### [Information provided]
..........

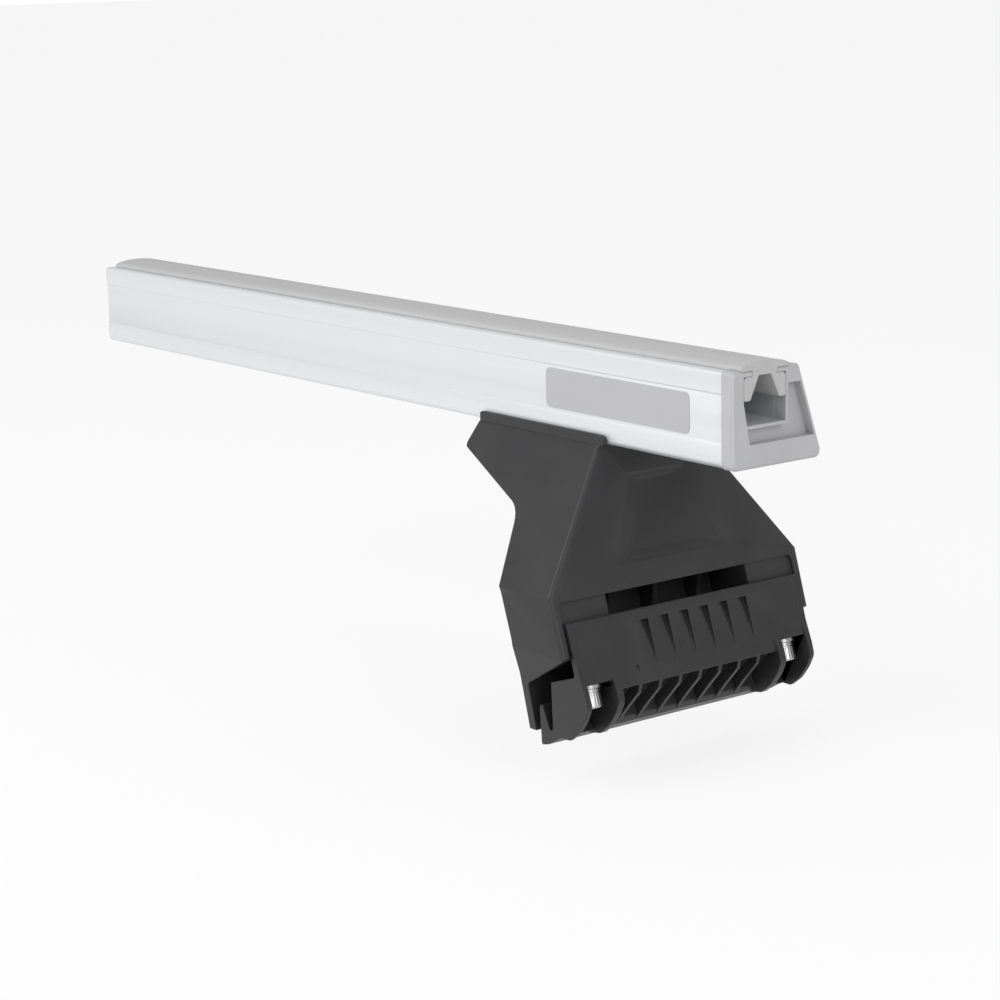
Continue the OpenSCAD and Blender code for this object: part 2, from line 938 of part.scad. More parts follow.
module clamp() {
    drop = slide_z + 5;
    rise = face_up * cos(slide_tilt) + face_n * sin(slide_tilt);
    low_half = clamp_half - (rise + drop) * tan(clamp_draft);
    wall_y = clamp_half - fin_t;
    first_rib = -rib_pitch * (rib_count - 1) / 2;
    color([0.17, 0.17, 0.18])
        difference() {
            union() {
                along_y(-fin_y, fin_y)
                    clamp_middle();
                along_y(1 - pad_in, pad_in - 1)
                    clamp_backing();
                both_ends() {
                    along_y(fin_y, wall_y + eps)
                        clamp_end();
                    along_y(fin_y - fin_t / 2, fin_y + fin_t / 2)
                        fin();
                    intersection() {
                        along_y(wall_y, clamp_half)
                            end_wall();
                        along_x(-10, 60)
                            polygon([
                                [wall_y - 1, -6],
                                [low_half, -6],
                                [clamp_half, slide_z + rise],
                                [clamp_half, 60],
                                [wall_y - 1, 60]
                            ]);
                    }
                }
                for (i = [0:rib_count - 1])
                    along_y(first_rib + i * rib_pitch - rib_t / 2, first_rib + i * rib_pitch + rib_t / 2)
                        rib();
            }
            for (i = [1:rib_count - 1])
                flute(first_rib + i * rib_pitch, flute_w, face_up - 4.6, flute_len, flute_depth);
            flute(first_rib + 1, 2.4, 3.4, 4, 0.8);
            for (y = [-screw_y, screw_y])
                slide_frame(y)
                    translate([0, 0, -1])
                        cylinder(d = hole_d, h = shelf_t + 2);
        }
}

// Socket cap screw along the slide axis, head down
module clamp_screw(y) {
    socket_d = socket_af / cos(30);
    bevel = 0.8;
    color("silver")
        slide_frame(y)
            difference() {
                union() {
                    translate([0, 0, -head_down - head_h])
                        rotate_extrude()
                            polygon([
                                [0, 0],
                                [head_d / 2 - bevel, 0],
                                [head_d / 2, bevel],
                                [head_d / 2, head_h],
                                [0, head_h]
                            ]);
                    translate([0, 0, -head_down - eps])
                        cylinder(d = screw_d, h = screw_len + eps);
                }
                translate([0, 0, -head_down - head_h - 1])
                    cylinder(d = socket_d, h = socket_h + 1, $fn = 6);
            }
}

module spring_washer(y) {
    color("lightgray")
        slide_frame(y)
            translate([0, 0, -head_down])
                difference() {
                    cylinder(d = spring_d, h = washer_t);
                    translate([0, 0, -1])
                        cylinder(d = hole_d, h = washer_t + 2);
                    rotate([0, 0, 200])
                        translate([0, -spring_cut / 2, -1])
                            cube([spring_d, spring_cut, washer_t + 2]);
                }
}

module flat_washer(y) {
    color("silver")
        slide_frame(y)
            translate([0, 0, -washer_t])
                difference() {
                    cylinder(d = washer_d, h = washer_t);
                    translate([0, 0, -1])
                        cylinder(d = hole_d, h = washer_t + 2);
                }
}

module clamp_nut(y) {
    color("silver")
        slide_frame(y)
            translate([0, 0, nut_up])
                difference() {
                    rotate([0, 0, 30])
                        cylinder(d = nut_af / cos(30), h = nut_h, $fn = 6);
                    translate([0, 0, -1])
                        cylinder(d = screw_d + 0.1, h = nut_h + 2);
                }
}

module bar_bolt(x) {
    head_z = leg_h + channel_lip;
    color("silver")
        translate([x, 0, head_z]) {
            cylinder(d = bolt_af / cos(30), h = bolt_head_h, $fn = 6);
            translate([0, 0, -bolt_len])
                cylinder(d = bolt_d, h = bolt_len + eps);
        }
}

module bar_washer(x) {
    color("silver")
        translate([x, 0, leg_h - saddle_t - washer_t])
            difference() {
                cylinder(d = bolt_washer_d, h = washer_t);
                translate([0, 0, -1])
                    cylinder(d = bolt_d + 0.4, h = washer_t + 2);
            }
}

module bar_nut(x) {
    collar = 0.3 * bolt_nut_h;
    color("silver")
        translate([x, 0, leg_h - saddle_t - washer_t - bolt_nut_h])
            difference() {
                union() {
                    cylinder(d = bolt_af - 0.6, h = collar + eps);
                    translate([0, 0, collar])
                        cylinder(d = bolt_af / cos(30), h = bolt_nut_h - collar, $fn = 6);
                }
                translate([0, 0, -1])
                    cylinder(d = bolt_d + 0.1, h = bolt_nut_h + 2);
            }
}

bar_extrusion();
top_strip();
end_cap();
side_label();
leg_body();
clamp();
clamp_screw(-screw_y);  // clamp_screw_near
clamp_screw(screw_y);  // clamp_screw_far
spring_washer(-screw_y);  // spring_washer_near
spring_washer(screw_y);  // spring_washer_far
flat_washer(-screw_y);  // flat_washer_near
flat_washer(screw_y);  // flat_washer_far
clamp_nut(-screw_y);  // clamp_nut_near
clamp_nut(screw_y);  // clamp_nut_far
bar_bolt(-bolt_in);  // bar_bolt_inner
bar_bolt(-bolt_out);  // bar_bolt_outer
bar_washer(-bolt_in);  // bar_washer_inner
bar_washer(-bolt_out);  // bar_washer_outer
bar_nut(-bolt_in);  // bar_nut_inner
bar_nut(-bolt_out);  // bar_nut_outer
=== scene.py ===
# %% [markdown]
# # A roof rack crossbar on its gutter-mount leg
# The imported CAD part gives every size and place. This file gives it its looks: the finish of each
# material, and finer meshes where light would show a plain CAD surface up. All lengths are metres,
# in the CAD part's own frame: X along the bar, Y across it, Z up, origin under the leg's foot.

import json
import math

import bmesh
import bpy
import numpy as np
from mathutils import Matrix, Vector


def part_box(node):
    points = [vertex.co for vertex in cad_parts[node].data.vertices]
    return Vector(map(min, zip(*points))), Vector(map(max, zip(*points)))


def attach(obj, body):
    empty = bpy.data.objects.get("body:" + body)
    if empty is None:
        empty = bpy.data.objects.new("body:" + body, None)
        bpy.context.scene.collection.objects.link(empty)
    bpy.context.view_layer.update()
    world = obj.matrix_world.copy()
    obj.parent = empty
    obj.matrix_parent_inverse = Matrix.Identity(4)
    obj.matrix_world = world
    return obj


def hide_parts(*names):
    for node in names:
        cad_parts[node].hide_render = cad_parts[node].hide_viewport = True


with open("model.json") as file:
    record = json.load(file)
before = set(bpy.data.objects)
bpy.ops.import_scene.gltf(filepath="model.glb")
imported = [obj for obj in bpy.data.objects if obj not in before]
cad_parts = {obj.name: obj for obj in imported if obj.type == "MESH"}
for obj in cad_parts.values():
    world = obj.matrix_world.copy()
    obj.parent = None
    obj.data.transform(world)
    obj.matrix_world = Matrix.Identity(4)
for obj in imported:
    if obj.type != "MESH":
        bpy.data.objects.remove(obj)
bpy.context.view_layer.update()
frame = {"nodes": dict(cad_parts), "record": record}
NODES = frame["nodes"]
MM = 0.001
print("CAD nodes:", len(NODES))

# %% [markdown]
# ## Camera
# The photograph was taken with a long lens from the capped end, a little above the bar. The place and
# angles below were solved from the bar's parallel edges and from pairs of points that mirror each other
# on the leg. A small roll is part of that solution. No shift and no depth of field are needed.

# %% Camera
CAMERA_PLACE = np.array([795.8, -686.5, 308.2]) * MM
YAW, PITCH, ROLL = (math.radians(a) for a in (52.35, 12.0, -1.16))
FOCAL_PIXELS = 2676.0


def camera_axes(yaw, pitch, roll):
    """Right, up and back of the camera: back points from the scene to the lens, roll turns the other two."""
    right = np.array([math.cos(yaw), math.sin(yaw), 0.0])
    back = np.array([math.sin(yaw) * math.cos(pitch), -math.cos(yaw) * math.cos(pitch), math.sin(pitch)])
    up = np.cross(back, right)
    turned_right = math.cos(roll) * right + math.sin(roll) * up
    turned_up = math.cos(roll) * up - math.sin(roll) * right
    return turned_right, turned_up, back


def add_camera():
    data = bpy.data.cameras.new("camera")
    data.sensor_width = 36.0
    data.lens = FOCAL_PIXELS / 1000 * data.sensor_width
    data.clip_end = 20
    camera = bpy.data.objects.new("camera", data)
    matrix = np.eye(4)
    matrix[:3, :3] = np.array(camera_axes(YAW, PITCH, ROLL)).T
    matrix[:3, 3] = CAMERA_PLACE
    camera.matrix_world = Matrix(matrix.tolist())
    bpy.context.scene.collection.objects.link(camera)
    bpy.context.scene.camera = camera
    print("lens", round(data.lens, 1), "mm")


add_camera()

# %% [markdown]
# ## Node helpers
# A material is a small graph. Two helpers keep each graph readable: `place` adds one node and fills its
# inputs, and `link` joins an output to an input. An effect that several materials use is a node group
# with named sockets, so that one graph serves them all with different values.

# %% Helpers for graphs
def place(tree, kind, inputs=None, **settings):
    """Add a node of one kind, set its properties, then fill inputs with values or with outputs."""
    made = tree.nodes.new(kind)
    for name, value in settings.items():
        setattr(made, name, value)
    for name, value in (inputs or {}).items():
        if isinstance(value, bpy.types.NodeSocket):
            tree.links.new(value, made.inputs[name])
        else:
            made.inputs[name].default_value = value
    return made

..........

Above are the lines; repeat exactly the ones from the line containing "bar_extrusion();" down to the line containing "record = json.load(file)", both inclusive.

bar_extrusion();
top_strip();
end_cap();
side_label();
leg_body();
clamp();
clamp_screw(-screw_y);  // clamp_screw_near
clamp_screw(screw_y);  // clamp_screw_far
spring_washer(-screw_y);  // spring_washer_near
spring_washer(screw_y);  // spring_washer_far
flat_washer(-screw_y);  // flat_washer_near
flat_washer(screw_y);  // flat_washer_far
clamp_nut(-screw_y);  // clamp_nut_near
clamp_nut(screw_y);  // clamp_nut_far
bar_bolt(-bolt_in);  // bar_bolt_inner
bar_bolt(-bolt_out);  // bar_bolt_outer
bar_washer(-bolt_in);  // bar_washer_inner
bar_washer(-bolt_out);  // bar_washer_outer
bar_nut(-bolt_in);  // bar_nut_inner
bar_nut(-bolt_out);  // bar_nut_outer
=== scene.py ===
# %% [markdown]
# # A roof rack crossbar on its gutter-mount leg
# The imported CAD part gives every size and place. This file gives it its looks: the finish of each
# material, and finer meshes where light would show a plain CAD surface up. All lengths are metres,
# in the CAD part's own frame: X along the bar, Y across it, Z up, origin under the leg's foot.

import json
import math

import bmesh
import bpy
import numpy as np
from mathutils import Matrix, Vector


def part_box(node):
    points = [vertex.co for vertex in cad_parts[node].data.vertices]
    return Vector(map(min, zip(*points))), Vector(map(max, zip(*points)))


def attach(obj, body):
    empty = bpy.data.objects.get("body:" + body)
    if empty is None:
        empty = bpy.data.objects.new("body:" + body, None)
        bpy.context.scene.collection.objects.link(empty)
    bpy.context.view_layer.update()
    world = obj.matrix_world.copy()
    obj.parent = empty
    obj.matrix_parent_inverse = Matrix.Identity(4)
    obj.matrix_world = world
    return obj


def hide_parts(*names):
    for node in names:
        cad_parts[node].hide_render = cad_parts[node].hide_viewport = True


with open("model.json") as file:
    record = json.load(file)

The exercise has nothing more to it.